Monday, Nov. 18, 1974
The Guardsmen Go Free
The four students killed at Kent State have been buried for 4 1/2 years. But the restless search for justice for them and nine others wounded by Ohio National Guardsmen seems likely to haunt the U.S. on through history. What was apparently the last chance for a criminal court to set the matter to rest ended last week when Federal Judge Frank J. Battisti ordered an acquittal on technical grounds for eight Guardsmen defendants--even though, he added, they may not have been "justified in discharging their weapons."
The case had reached Battisti's federal court in Cleveland through a complex series of events. First an Ohio grand jury refused to indict any Guardsman for the 13-second volley of shots fired into a crowd during a rally to protest the 1970 U.S. invasion of Cambodia. Then Attorney General John Mitchell refused to bring any federal charges. But parents, survivors and sympathizers would not accept that result. Last year Attorney General Elliot Richardson was persuaded to renew the investigation. This time a federal grand jury charged eight of the Guardsmen with willfully violating the victims' civil rights.
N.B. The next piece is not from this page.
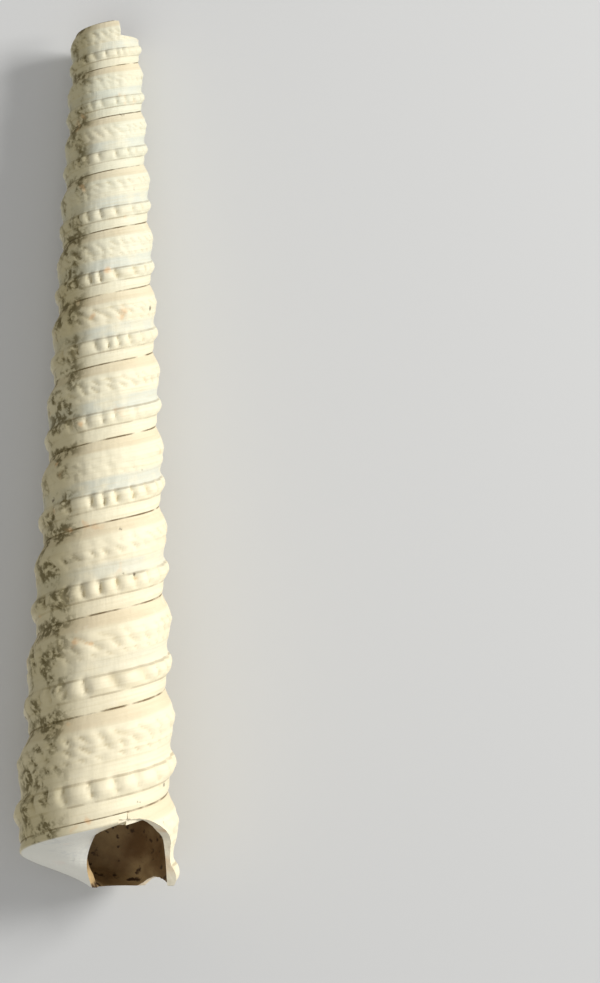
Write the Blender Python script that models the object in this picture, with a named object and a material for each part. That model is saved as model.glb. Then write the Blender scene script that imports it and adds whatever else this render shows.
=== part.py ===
"""A fossil turret shell, tall and many-whorled, lying on its side with its mouth up.

The shell is built about its own axis, with every whorl a larger copy of the one before, and is
then laid down. Reach is the distance along the axis from the point where the whorls would
shrink to nothing. Turns count growth: turn 0 is where the last suture faces straight up, and
the turns before it are negative. Height runs down a whorl, from 0 at its upper suture to 1 at
its lower one.
"""

from math import atan2, floor, log, radians, tau

import bmesh
import bpy
from mathutils import Matrix, Vector

MM = 0.001

# Growth of the spiral
WHORL_GROWTH = 1.0845
WIDTH_EXPONENT = 0.976
WIDTH_REACH = 100.0 * MM
LAST_SUTURE_REACH = 99.47 * MM
STEPS_PER_TURN = 36

# The stretch of spiral that is left
TOP_TURN = -11.5
MOUTH_TURN = -3 / STEPS_PER_TURN

# Whorl side: height on the whorl, and radius where the reach is 100 mm
WHORL_SIDE = (
    (0.0, 5.385 * MM),
    (0.085, 5.62 * MM),
    (0.15, 5.88 * MM),
    (0.265, 6.13 * MM),
    (0.43, 5.89 * MM),
    (0.575, 5.65 * MM),
    (0.665, 6.0 * MM),
    (0.745, 6.09 * MM),
    (0.835, 5.63 * MM),
    (1.0, 5.385 * MM),
)
BEAD_BAND = (0.64, 0.77)
BEAD_HOLLOW = 0.97

# Base below the last whorl and top of the first one, each from the suture in to the axis
BASE_SIDE = (
    (0.0, 5.385 * MM),
    (0.07, 5.35 * MM),
    (0.10, 4.6 * MM),
    (0.13, 3.2 * MM),
    (0.15, 1.6 * MM),
    (0.155, 0.0),
)
TOP_SIDE = (
    (0.0, 5.385 * MM),
    (0.02, 4.4 * MM),
    (0.06, 2.2 * MM),
    (0.07, 0.0),
)

# Hollow of the whorl in section, and the turns along which it is open
LUMEN_SIDE = (
    (0.19, 0.5 * MM),
    (0.175, 1.6 * MM),
    (0.155, 3.2 * MM),
    (0.145, 4.3 * MM),
    (0.25, 5.1 * MM),
    (0.55, 5.2 * MM),
    (0.83, 5.15 * MM),
    (0.97, 4.85 * MM),
    (1.04, 3.9 * MM),
    (1.085, 2.4 * MM),
    (1.1, 1.2 * MM),
    (1.03, 0.5 * MM),
)
MOUTH_LUMEN = (-1.25, -0.05)
TOP_LUMEN = (-11.55, -10.6)

# Broken lip: turn, and height on the whorl below which the wall is gone
LIP_BREAK = (
    (-0.425, 1.35),
    (-0.390, 1.02),
    (-0.355, 0.89),
    (-0.225, 0.80),
    (-0.213, 0.62),
    (-0.205, 0.40),
    (-0.175, 0.27),
    (-0.136, 0.17),
    (-0.111, 0.13),
    (-0.060, 0.10),
)
LIP_CUT_BOTTOM = 1.7
LIP_CUT_INNER = 0.7 * MM
LIP_CUT_SHOULDERS = (5.15 * MM, 5.05 * MM)
LIP_CUT_CEILING = 0.21
CUT_RADIUS = 9.0 * MM

# Broken base, pit left by the lost end of the columella, and broken top
BASE_REACH = 104.6 * MM
PIT_REACH = 100.6 * MM
PIT_RADIUS = 0.55 * MM
TOP_REACH = 40.6 * MM
LOW_TOP_REACH = 41.7 * MM
LOW_TOP_ANGLES = (28.0, 104.0, 180.0)
CRATER_REACH = 42.2 * MM
CRATER_RADIUS = 1.3 * MM
CRATER_SHIFT = -0.3 * MM
OVERCUT = 3.0 * MM

# Slight bow of the axis, and how the shell lies
BOW = 0.25 * MM
BOW_REACH = 71.6 * MM
BOW_SPAN = 29.4 * MM
LIE_TILT = radians(3.46)
WORN_DEPTH = 0.15 * MM

WELD = 0.01 * MM
FINE_WELD = 0.0001 * MM
TURN_SLACK = 0.001


def place(turn, height, radius):
    """A point of the shell about its own axis, mouth towards +Z and top towards +Y."""
    reach = LAST_SUTURE_REACH * WHORL_GROWTH**turn * (1 + (WHORL_GROWTH - 1) * height)
    wide = radius * (reach / WIDTH_REACH) ** WIDTH_EXPONENT
    return Matrix.Rotation(-tau * turn, 3, "Y") @ Vector((0, -reach, wide))


def spiral_place(point):
    """The turn and the height on the whorl of a point on the shell's side."""
    around = -atan2(point.x, point.z) / tau
    grown = log(-point.y / LAST_SUTURE_REACH) / log(WHORL_GROWTH)
    turn = around + floor(grown - around + TURN_SLACK)
    height = (WHORL_GROWTH ** (grown - turn) - 1) / (WHORL_GROWTH - 1)
    return turn, height


def line(mesh, points, closed=False):
    """The edges through a row of points."""
    verts = [mesh.verts.new(point) for point in points]
    edges = [mesh.edges.new(pair) for pair in zip(verts, verts[1:])]
    if closed:
        edges.append(mesh.edges.new((verts[-1], verts[0])))
    return edges


def grow(mesh, side, first_turn, turns, closed=False):
    """Sweeps a section along the spiral, turned and enlarged at each step."""
    edges = line(mesh, [place(first_turn, *corner) for corner in side], closed)
    steps = round(turns * STEPS_PER_TURN)
    turned = Matrix.Rotation(-tau / STEPS_PER_TURN, 3, "Y")
    longer = WHORL_GROWTH ** (1 / STEPS_PER_TURN)
    wider = longer**WIDTH_EXPONENT
    for _ in range(steps):
        made = bmesh.ops.extrude_edge_only(mesh, edges=edges)["geom"]
        verts = [item for item in made if isinstance(item, bmesh.types.BMVert)]
        edges = [item for item in made if isinstance(item, bmesh.types.BMEdge)]
        edges = [edge for edge in edges if all(vert in verts for vert in edge.verts)]
        bmesh.ops.rotate(mesh, cent=(0, 0, 0), matrix=turned, verts=verts)
        bmesh.ops.scale(mesh, vec=(wider, longer, wider), verts=verts)


def close(mesh, weld=WELD):
    """Welds the seams, fills what is still open and points the faces out."""
    bmesh.ops.remove_doubles(mesh, verts=mesh.verts[:], dist=weld)
    rims = [edge for edge in mesh.edges if edge.is_boundary]
    bmesh.ops.holes_fill(mesh, edges=rims, sides=0)
    bmesh.ops.recalc_face_normals(mesh, faces=mesh.faces[:])


def add_object(mesh, name):
    data = bpy.data.meshes.new(name)
    mesh.to_mesh(data)
    mesh.free()
    made = bpy.data.objects.new(name, data)
    bpy.context.scene.collection.objects.link(made)
    return made


def cut(body, mesh, name):
    """Takes a closed mesh away from a body."""
    tool = add_object(mesh, name)
    tool.hide_render = True
    tool.display_type = "WIRE"
    modifier = body.modifiers.new(name, "BOOLEAN")
    modifier.operation = "DIFFERENCE"
    modifier.solver = "EXACT"
    modifier.object = tool


def filled_shell():
    """The outside of the shell: whorl sides with their beads, base and top."""
    mesh = bmesh.new()
    grow(mesh, WHORL_SIDE, TOP_TURN, MOUTH_TURN - TOP_TURN)
    hollows = []
    for vert in mesh.verts:
        turn, height = spiral_place(vert.co)
        step = round((turn - TOP_TURN) * STEPS_PER_TURN)
        if BEAD_BAND[0] < height < BEAD_BAND[1] and step % 2:
            hollows.append(vert)
    bmesh.ops.scale(mesh, vec=(BEAD_HOLLOW, 1, BEAD_HOLLOW), verts=hollows)
    grow(mesh, BASE_SIDE, MOUTH_TURN, 1)
    grow(mesh, TOP_SIDE, TOP_TURN, 1)
    close(mesh)
    for reach, outward in ((TOP_REACH, 1), (BASE_REACH, -1)):
        bmesh.ops.bisect_plane(
            mesh,
            geom=mesh.verts[:] + mesh.edges[:] + mesh.faces[:],
            plane_co=(0, -reach, 0),
            plane_no=(0, outward, 0),
            clear_outer=True,
        )
        close(mesh)
    return add_object(mesh, "shell")


def lumen(turns):
    """The hollow of the whorl between two turns."""
    mesh = bmesh.new()
    grow(mesh, LUMEN_SIDE, turns[0], turns[1] - turns[0], closed=True)
    close(mesh)
    return mesh


def lip_break():
    """What has broken off the last whorl, below the ragged edge of its wall."""
    mesh = bmesh.new()
    before = None
    for turn, height in LIP_BREAK:
        inside = max(height, LIP_CUT_CEILING)
        corners = (
            (height, CUT_RADIUS),
            (height, LIP_CUT_SHOULDERS[0]),
            (inside, LIP_CUT_SHOULDERS[1]),
            (inside, LIP_CUT_INNER),
            (LIP_CUT_BOTTOM, LIP_CUT_INNER),
            (LIP_CUT_BOTTOM, CUT_RADIUS),
        )
        ring = line(mesh, [place(turn, *corner) for corner in corners], closed=True)
        if before:
            bmesh.ops.bridge_loops(mesh, edges=before + ring)
        before = ring
    close(mesh)
    return mesh


def plug(radius, first_reach, last_reach, shift):
    """A round plug along the axis."""
    mesh = bmesh.new()
    bmesh.ops.create_cone(
        mesh,
        cap_ends=True,
        segments=16,
        radius1=radius,
        radius2=radius,
        depth=last_reach - first_reach,
        matrix=Matrix.Translation((0, -(first_reach + last_reach) / 2, shift))
        @ Matrix.Rotation(radians(90), 4, "X"),
    )
    return mesh


def low_top():
    """The wedge that is gone from one side of the top."""
    mesh = bmesh.new()
    middle = Vector((0, -LOW_TOP_REACH, 0))
    corners = [middle]
    for angle in LOW_TOP_ANGLES:
        arm = Matrix.Rotation(radians(angle), 3, "Y") @ Vector((0, 0, CUT_RADIUS))
        corners.append(middle + arm)
    face = bmesh.ops.contextual_create(mesh, geom=line(mesh, corners, closed=True))["faces"]
    made = bmesh.ops.extrude_face_region(mesh, geom=face)["geom"]
    verts = [item for item in made if isinstance(item, bmesh.types.BMVert)]
    bmesh.ops.translate(mesh, vec=(0, LOW_TOP_REACH - TOP_REACH + OVERCUT, 0), verts=verts)
    close(mesh)
    return mesh


def laid_down(body):
    """Bows the cut shell a little, lays it on its side and wears its lowest beads flat."""
    bpy.context.view_layer.update()
    evaluated = body.evaluated_get(bpy.context.evaluated_depsgraph_get())
    mesh = bmesh.new()
    mesh.from_mesh(evaluated.to_mesh())
    evaluated.to_mesh_clear()
    body.modifiers.clear()
    for vert in mesh.verts:
        vert.co.x -= BOW * ((-vert.co.y - BOW_REACH) / BOW_SPAN) ** 2
    bmesh.ops.rotate(mesh, matrix=Matrix.Rotation(-LIE_TILT, 3, "X"), verts=mesh.verts[:])
    places = [vert.co for vert in mesh.verts]
    low = [min(place[axis] for place in places) for axis in range(3)]
    high = [max(place[axis] for place in places) for axis in range(3)]
    drop = (-(low[0] + high[0]) / 2, -(low[1] + high[1]) / 2, -low[2] - WORN_DEPTH)
    bmesh.ops.translate(mesh, vec=drop, verts=mesh.verts[:])
    bmesh.ops.bisect_plane(
        mesh,
        geom=mesh.verts[:] + mesh.edges[:] + mesh.faces[:],
        plane_co=(0, 0, 0),
        plane_no=(0, 0, -1),
        clear_outer=True,
    )
    close(mesh, FINE_WELD)
    mesh.to_mesh(body.data)
    mesh.free()


def fossil_calcite():
    """Chalky cream shell, dull and not metallic."""
    made = bpy.data.materials.new("fossil_calcite")
    made.use_nodes = True
    shader = made.node_tree.nodes["Principled BSDF"]
    shader.inputs["Base Color"].default_value = (0.79, 0.73, 0.56, 1)
    shader.inputs["Roughness"].default_value = 0.75
    shader.inputs["Metallic"].default_value = 0.0
    return made


def main():
    for old in list(bpy.data.objects):
        bpy.data.objects.remove(old)
    shell = filled_shell()
    cut(shell, lumen(MOUTH_LUMEN), "mouth_hollow")
    cut(shell, lip_break(), "lip_break")
    cut(shell, plug(PIT_RADIUS, PIT_REACH, BASE_REACH + OVERCUT, 0), "columella_pit")
    cut(shell, lumen(TOP_LUMEN), "top_hollow")
    cut(shell, low_top(), "low_top")
    crater = plug(CRATER_RADIUS, TOP_REACH - OVERCUT, CRATER_REACH, CRATER_SHIFT)
    cut(shell, crater, "top_crater")
    laid_down(shell)
    shell.data.materials.append(fossil_calcite())
    shell.data.shade_flat()


main()
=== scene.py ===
"""The fossil turret shell's looks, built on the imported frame: whorls, beads, broken mouth and top."""

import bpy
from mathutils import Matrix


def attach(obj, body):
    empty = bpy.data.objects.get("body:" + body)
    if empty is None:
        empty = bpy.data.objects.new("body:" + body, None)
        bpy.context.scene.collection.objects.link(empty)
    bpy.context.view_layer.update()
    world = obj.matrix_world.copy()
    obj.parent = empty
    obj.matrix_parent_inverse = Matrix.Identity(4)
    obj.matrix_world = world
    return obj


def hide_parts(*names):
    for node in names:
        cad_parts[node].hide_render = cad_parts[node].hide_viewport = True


bl_info = {
    "name": "Fossil turret shell",
    "version": (1, 0, 0),
    "blender": (4, 5, 0),
    "location": "View3D > Sidebar > Turret shell",
    "description": "Builds a beaded fossil turret shell lying on a pale floor",
    "category": "Add Mesh",
}

from math import cos, floor, radians, sin, tau

import bmesh
import bpy
from bpy.props import FloatProperty, FloatVectorProperty, IntProperty, PointerProperty
from mathutils import Matrix, Vector, noise

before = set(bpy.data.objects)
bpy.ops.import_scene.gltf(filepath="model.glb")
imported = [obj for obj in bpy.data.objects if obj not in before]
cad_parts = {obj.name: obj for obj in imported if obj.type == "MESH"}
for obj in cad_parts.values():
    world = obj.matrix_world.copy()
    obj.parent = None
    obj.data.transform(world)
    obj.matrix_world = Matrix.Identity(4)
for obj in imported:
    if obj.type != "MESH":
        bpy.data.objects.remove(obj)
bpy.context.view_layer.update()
MM = 0.001

# Growth of the spiral, as in the frame
WHORL_GROWTH = 1.0845
WIDTH_EXPONENT = 0.976
WIDTH_REACH = 100.0 * MM
LAST_SUTURE_REACH = 99.47 * MM
TOP_TURN = -11.5
MOUTH_TURN = -0.08

# Whorl side: height on the whorl, and radius in mm where the reach is 100 mm
WHORL_SIDE = (
    (0.0, 5.34),
    (0.03, 5.44),
    (0.085, 5.62),
    (0.125, 5.80),
    (0.15, 5.88),
    (0.20, 6.02),
    (0.265, 6.14),
    (0.315, 6.04),
    (0.36, 5.95),
    (0.40, 5.93),
    (0.445, 5.85),
    (0.49, 5.73),
    (0.575, 5.65),
    (0.62, 5.75),
    (0.655, 5.97),
    (0.71, 6.09),
    (0.755, 6.06),
    (0.80, 5.86),
    (0.835, 5.61),
    (0.86, 5.55),
    (0.945, 5.50),
    (0.98, 5.42),
    (1.0, 5.34),
)

# Base below the last whorl and top of the first one, each from the suture in to the axis
BASE_SIDE = (
    (0.0, 5.34),
    (0.05, 5.40),
    (0.075, 5.30),
    (0.10, 4.6),
    (0.13, 3.2),
    (0.15, 1.6),
    (0.155, 0.0),
)
TOP_SIDE = (
    (0.0, 5.34),
    (0.02, 4.4),
    (0.06, 2.2),
    (0.07, 0.0),
)
BASE_ROWS = 22
TOP_ROWS = 6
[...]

No Evidence. The federal statute involved is a tricky one. Although shooting someone deprives him of his rights to life and liberty, it is necessary to prove not only the consequence of the illegal act but the purposeful intent to commit it in violation of constitutional prohibitions--a tougher standard of guilt than that required in a murder trial. Prosecutors were able to show that the Guardsmen had used "excessive and unjustified" force, but, said Battisti, who acted before the defense had begun its case, "the Government has presented no evidence bearing directly on the intentions of [the] defendants who fired their weapons." He said that the evidence suggested that the "Guardsmen fired for any number of reasons, including the mistaken belief that an order to fire had been given, the fear that they were being fired upon, a desire to convince the mob to cease the barrage of rock throwing and general confusion." As a result, the parents and survivors can hope only for the token solace of damages in a series of civil suits now pending.